There’s precedent for this, of course. Seinfeld for one, 30 Rock for another (first four episodes in particular) and then five of the first six episodes of Parks and Recreation as an exclamation point. Parks and Recreation came back for season two and was great right out of the gates. Now, you could say that the P&R writers just didn’t get it right when they were making the pilot — even when they had plenty of time. And that given another shot at it, but with some hindsight about what didn’t work with the tone and the characters, they nailed it.
Will that happen with Dads? Who knows. There’s a stink to it. It’s multi-camera on a network that doesn’t really do multi-cams. The laugh track is annoying. And the notion, which Reilly at least began discussing but didn’t have enough time to flesh out in a longer conversation, is that politically incorrect humor has a place (and a history) on television. But Dads isn’t Family Guy (not by a million miles), where animated characters transgressing boundaries of taste resonates in our brains as so clearly over the top, whereas Dads is live-action, and when you make a terrible joke about a Chinese guy’s tiny penis — and keep referencing it endlessly — you’re in a different world altogether.
But beyond that is the whole notion of second acts. Even if we acknowledge that shows, particularly comedies, do get better, it ignores the fact that most do not get better and obscures the bigger issues here: time and choice. One of the biggest obstacles to any show on television trying to find an audience is that people only have so much time in their lives to devote to nightly viewing and there are countless series to choose from.
Think about it. You already have your returning favorites. You aren’t going to dump those. An endless batch of new series are kicking in this summer, then hitting maximum capacity in the fall. At what point do you give something like Dads a second chance at a first impression? A second chance to make you laugh? Twenty-two more minutes in hopes you won’t hear another racist joke that’s not even funny to begin with?
I admire Reilly, but I’m not sure Dads is the hill I’d choose to die on in defense of patience and the need for a let-it-ride approach to politically incorrect comedy.

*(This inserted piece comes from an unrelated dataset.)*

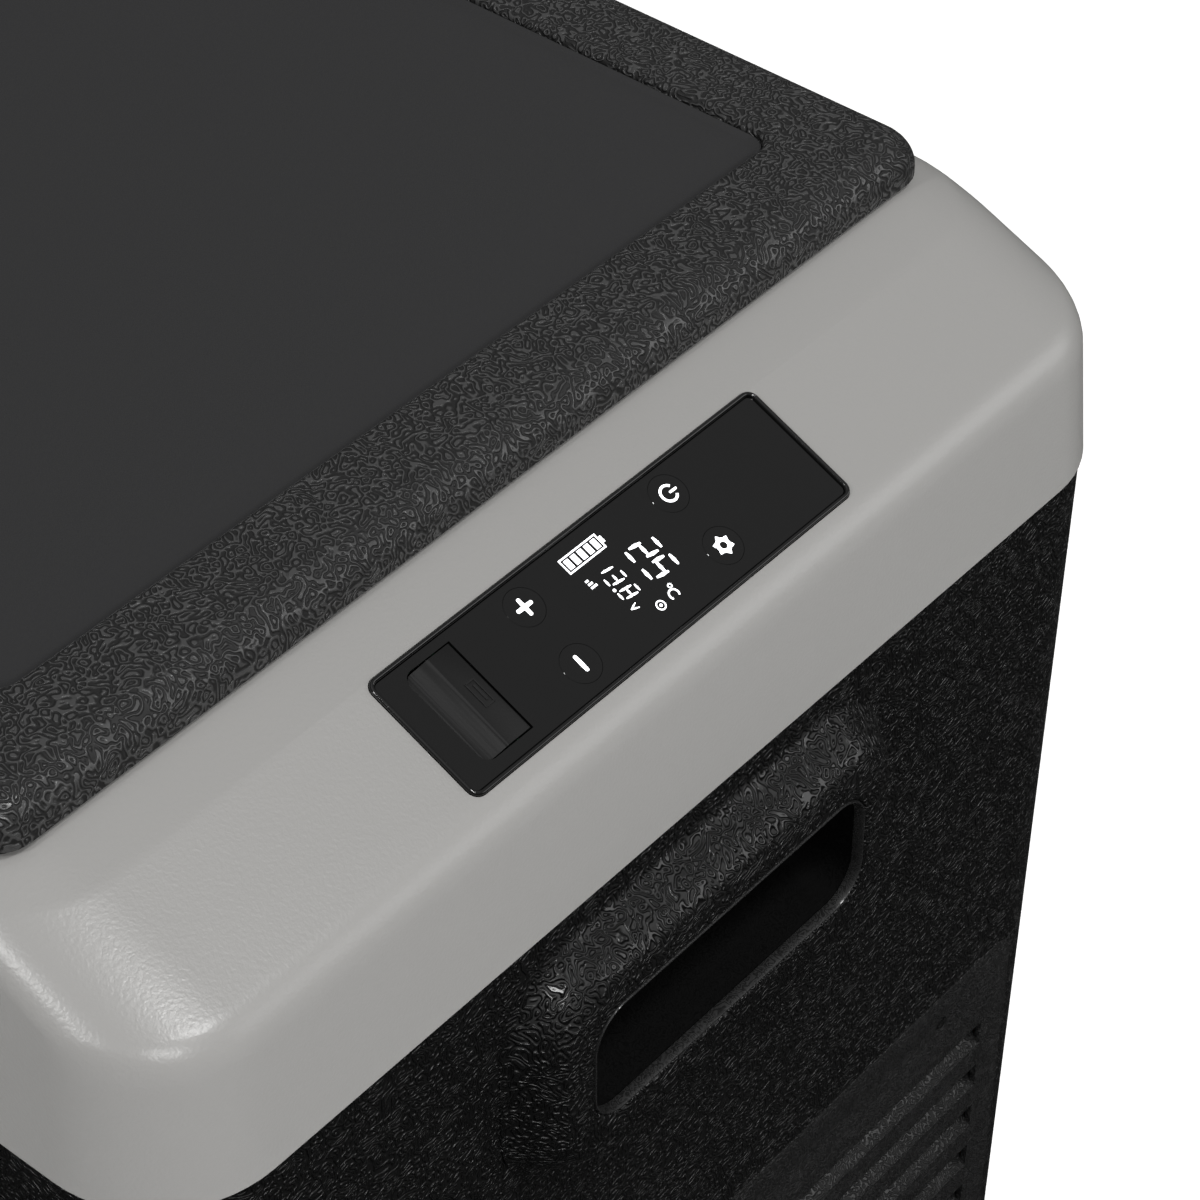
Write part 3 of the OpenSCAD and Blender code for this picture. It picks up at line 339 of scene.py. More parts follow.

And here’s the thing — Fox has other shows this fall that are worth your attention — dramas and comedies. Ultimately you may not even find them. You might choose others from across the broadband and never get to them.
That’s why, when you get to Dads, losing those 22 minutes might be a loss you won’t forget nor want to repeat. And shows across the spectrum need to understand the competitively cruel world they’re playing in: It’s very likely that you’ll get one shot. So make it count.
In that regard, circling back to Dads, if there’s an acknowledgement that the show is uneven and the pilot does need work, maybe some tinkering or overhauling is necessary before it gets on. But the way the broken network system works, a wholesale restructuring is impossible because the show is moving on to other episodes. Unfortunately, the new world order of television has no sympathy for outmoded industries. Even if your content is so good that you deserve a second shot, that doesn’t mean you’ll get it. And when your content is so bad that it doesn’t even deserve a first chance, it’s hard muster up any sympathy about a plea for patience.